The Calibre 1 is a manifesto, showing how aesthetics and technical efficiency can be intrinsically linked. Made up of an elegantly assembled set of circles, it reveals a magnificently refined arrangement of skeletonised black and slate grey circular wheels and bridges, combining great technical virtuosity (instantaneous jumping hours, retrograde minutes, two barrels mounted in series) with an architecture of unique minimalistic elegance and an appearance of ‘apparent simplicity’.

All these qualities are present in the Calibre 6 that drives the J12 Atelier Couture Automate Calibre 6. “The architectural charter that the Calibre 1 debuted in 2016 was intended to develop organically over the long term,” Arnaud Chastaingt points out. “Its basic principles are to always go for the obvious by espousing minimalism, to design an architecture around the circle, to favour black, to simplify, to cut”.

In order to translate these principles from the Calibre 1 to the Calibre 6, it was first necessary to adapt them to the smaller diameter of the 38 mm J12, while still accommodating the 355 components necessary for the operation of both the movement and the automata.
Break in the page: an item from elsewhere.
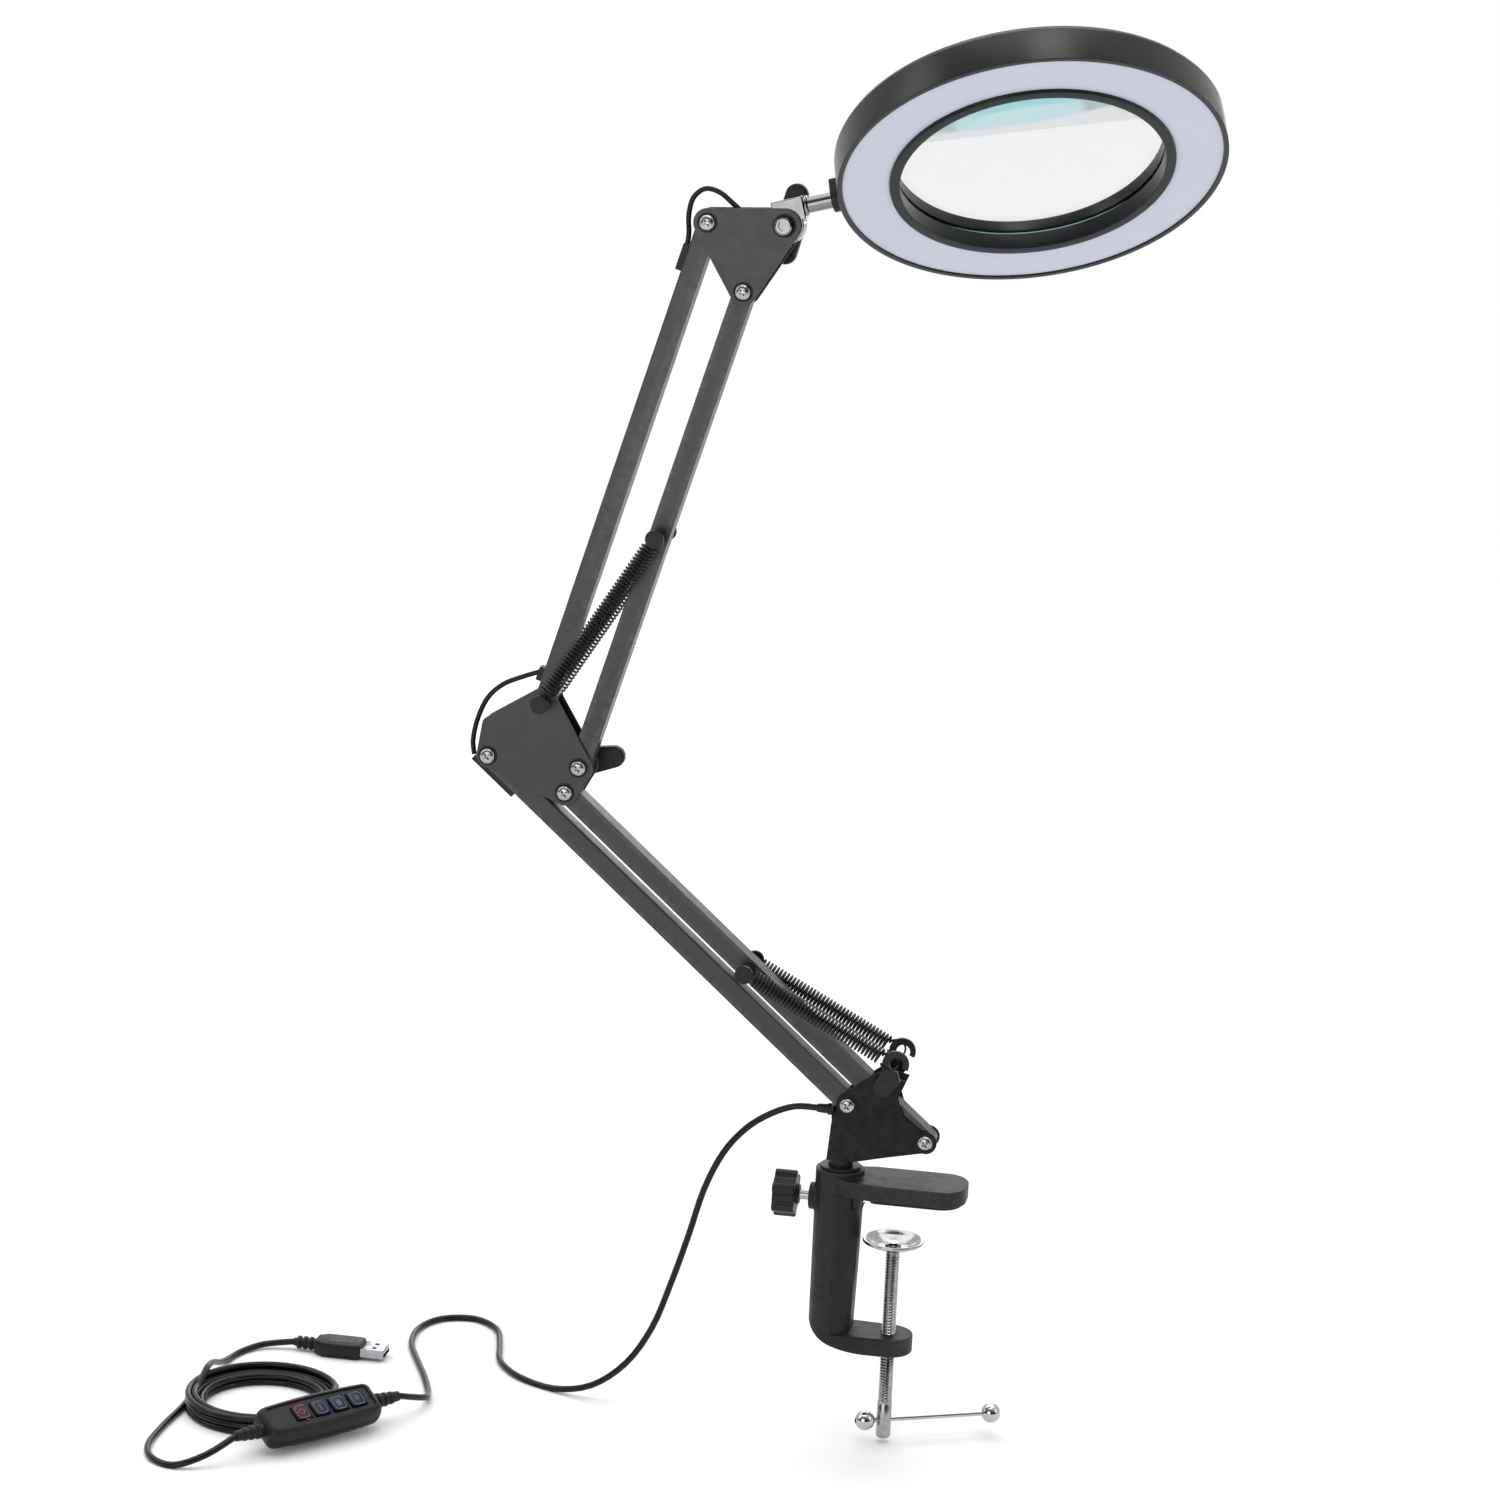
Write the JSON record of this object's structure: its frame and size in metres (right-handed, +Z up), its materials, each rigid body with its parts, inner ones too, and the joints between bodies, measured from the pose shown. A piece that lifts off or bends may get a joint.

This is around twice as many components as other Chanel Manufacture movements.

The result is utterly stunning. Everything appears to be perfectly arranged into a configuration of circular wheels and bridges. The rubies protecting the wheel axles are in a perfect arc, and the two circular bridges are simply overlapped. None of the cams that drive the automata are visible. The animation is activated on demand by a discreet pusher at 8 o’clock: Mademoiselle swivels her hips, moves her head and raises the arm that holds the scissors, as the dressmaker’s dummy jigs up and down.

Ceramic with the highest level of finish

“The challenge was to retain a relatively slim profile despite the additional cam mechanisms for the automata, and the need to give the animation space to move on the dial,” Arnaud Chastaingt explains. “As a result, the decision to top the case with a glass box crystal was an obvious one. That made it possible to keep the case at a relatively contained thickness of 13.65 mm including the glass box, while magnifying the animated scene of the dial.”

The J12 Atelier Couture Automate Calibre 6 also provides a demonstration of Chanel’s mastery of ceramic processes, treatment and finishes, built up over the course of more than two decades. “For the first time we have applied a specific, very gentle chamfer to both the case band and the bracelet links, which further enhances the matte black ceramic. The result is a soft, velvety shape that offers both visual appeal and comfort on the wrist.”

In addition, the setting of the black-treated steel bezel with 48 baguette-cut square diamonds gives the watch a lustre that slims down its silhouette even further.

Over and above its technical and aesthetic ingenuity, this watch wonderfully illustrates the strength and distinctiveness of Chanel’s Haute Horlogerie: allure, purity and high-tech in the service of creation.

Chanel J12 Atelier Couture Automate Calibre 6
Limited edition of 100 pieces. Diameter 38 mm, thickness 13.65 mm. High-strength matte black ceramic case and bracelet, polished caseband fluting and links. Triple folding clasp. Brass hands with black galvanic treatment. Brass dial base. Dial motifs with metal plating and transfers. Black ADLC crown set with a brilliant-cut diamond. Bezel set with 48 baguette-cut diamonds. Sapphire glass box crystal. 18K gold caseback engraved “Limited to 100”, sapphire display back. Water resistant to 50 metres.
Calibre 6 Movement
Manual winding, 72-hour power reserve. Hours, minutes, automata. 355 components. 54 rubies. 28,800 vph (4 Hz), variable inertia balance and shock protection. Diameter 28.40 mm (12.5’’’), thickness 7.7 mm.